Ok, Barack, here goes:

The fucking gauntlet has been thrown down. Don't be a bitch and fuck it up. The writers of Where's Luke are gonna hold your ass accountable.

I support the endorsement because I dig that you want to bring the country together. Lots of people (especially Paul Krugman) think you're dumb for preaching togetherness in this age of polarization, but I say Fuck Them.

America still is the best place in the world to live, and that's why everyone still wants to come here. We need to remind people of exactly why that is.

The American people know that. We need a leader who can remind the world of that, but, more importantly, the American people, who will accept and love that completely.

Also, just in case this blog gets too serious, here's a good joke:

A 10-year-old kid asks his father, "What does a vagina look like?"

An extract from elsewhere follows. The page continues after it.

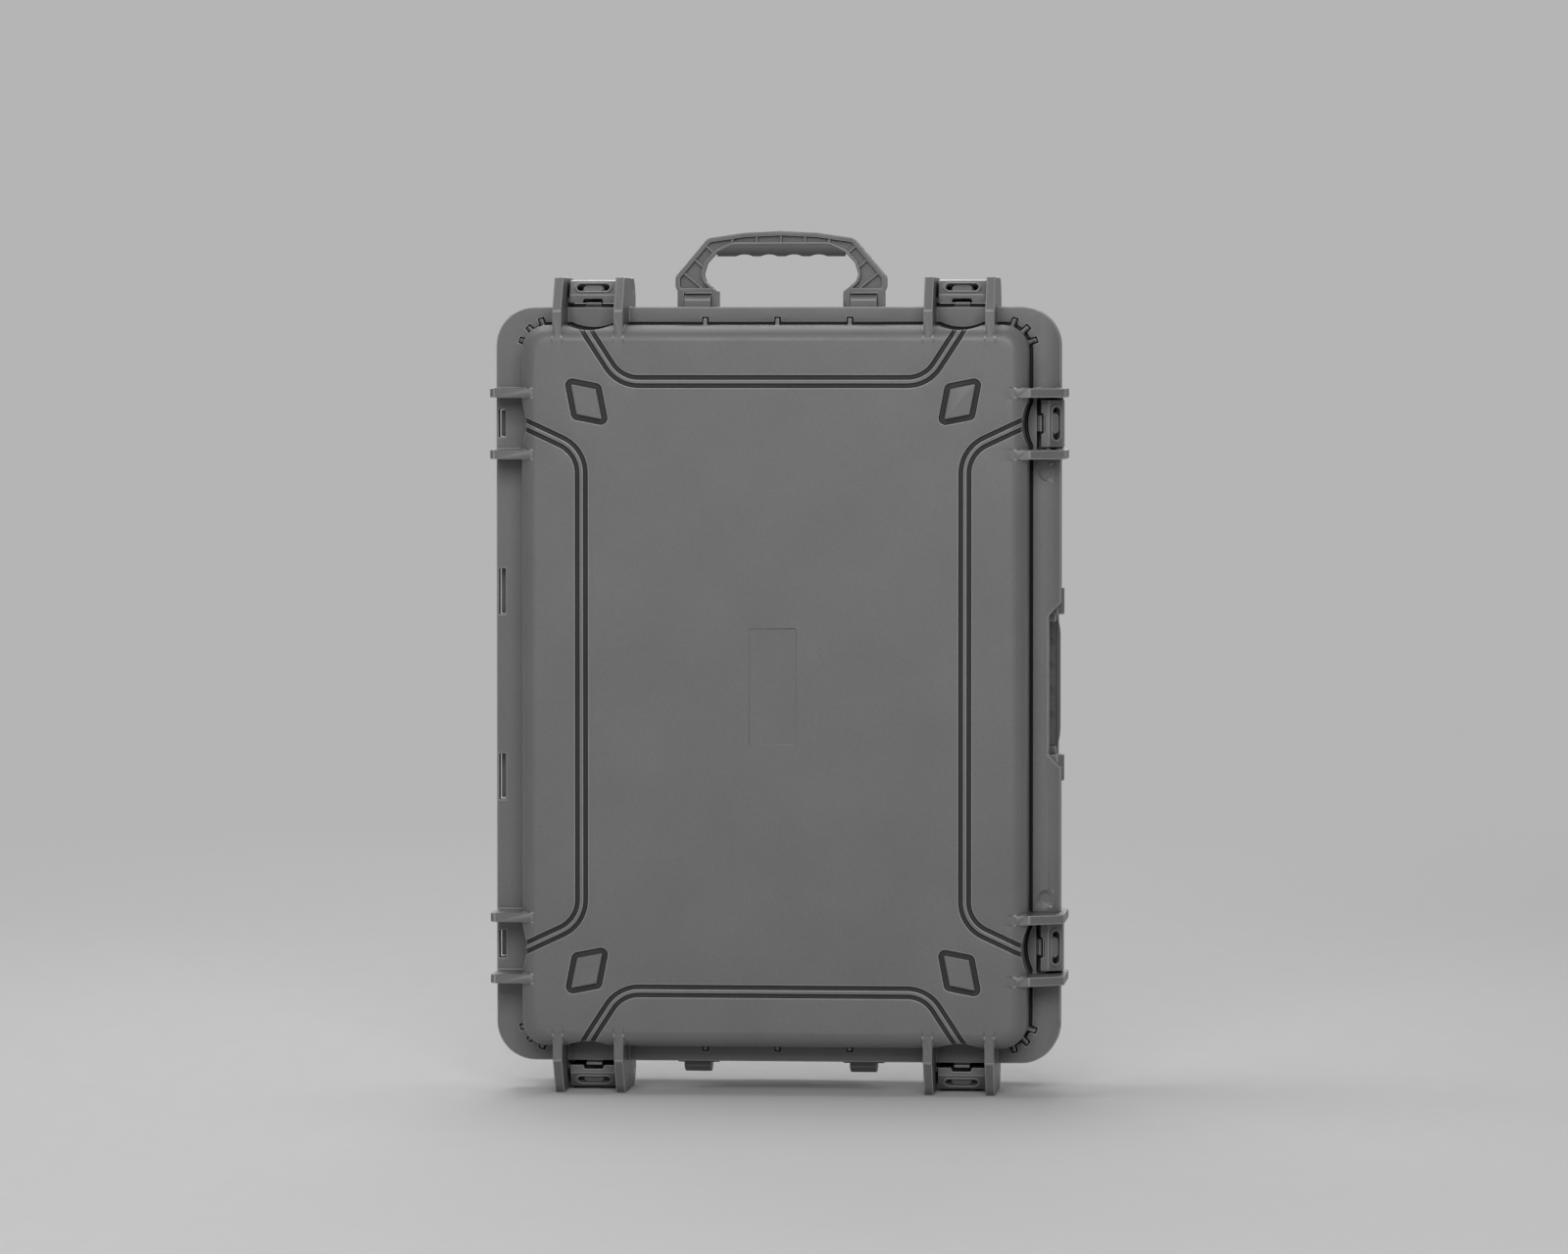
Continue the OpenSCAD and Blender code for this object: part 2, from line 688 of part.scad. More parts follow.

The father says, "Well, son, have you ever seen a beautiful rose?"

The son nods, happily. Then he asks, "But Dad, what does a vagina look like after sex?"

The father smiles, and says, "Son, have you ever seen a bulldog eating mayonnaise?"

Anonymous said...

I think the dog's name is Barney.

And yes, I still read this!
- Amanda

ChuckJerry said...

Bill Clinton's dog was named Buddy.


Open Bar said...

Hang on, I'm the one who told the joke, so I get to say what the dog's name is.

And the dog's name is Aristotle Pugnacious.

Oh, you meant... I see. But still, that'd be a cool name for the President's dog.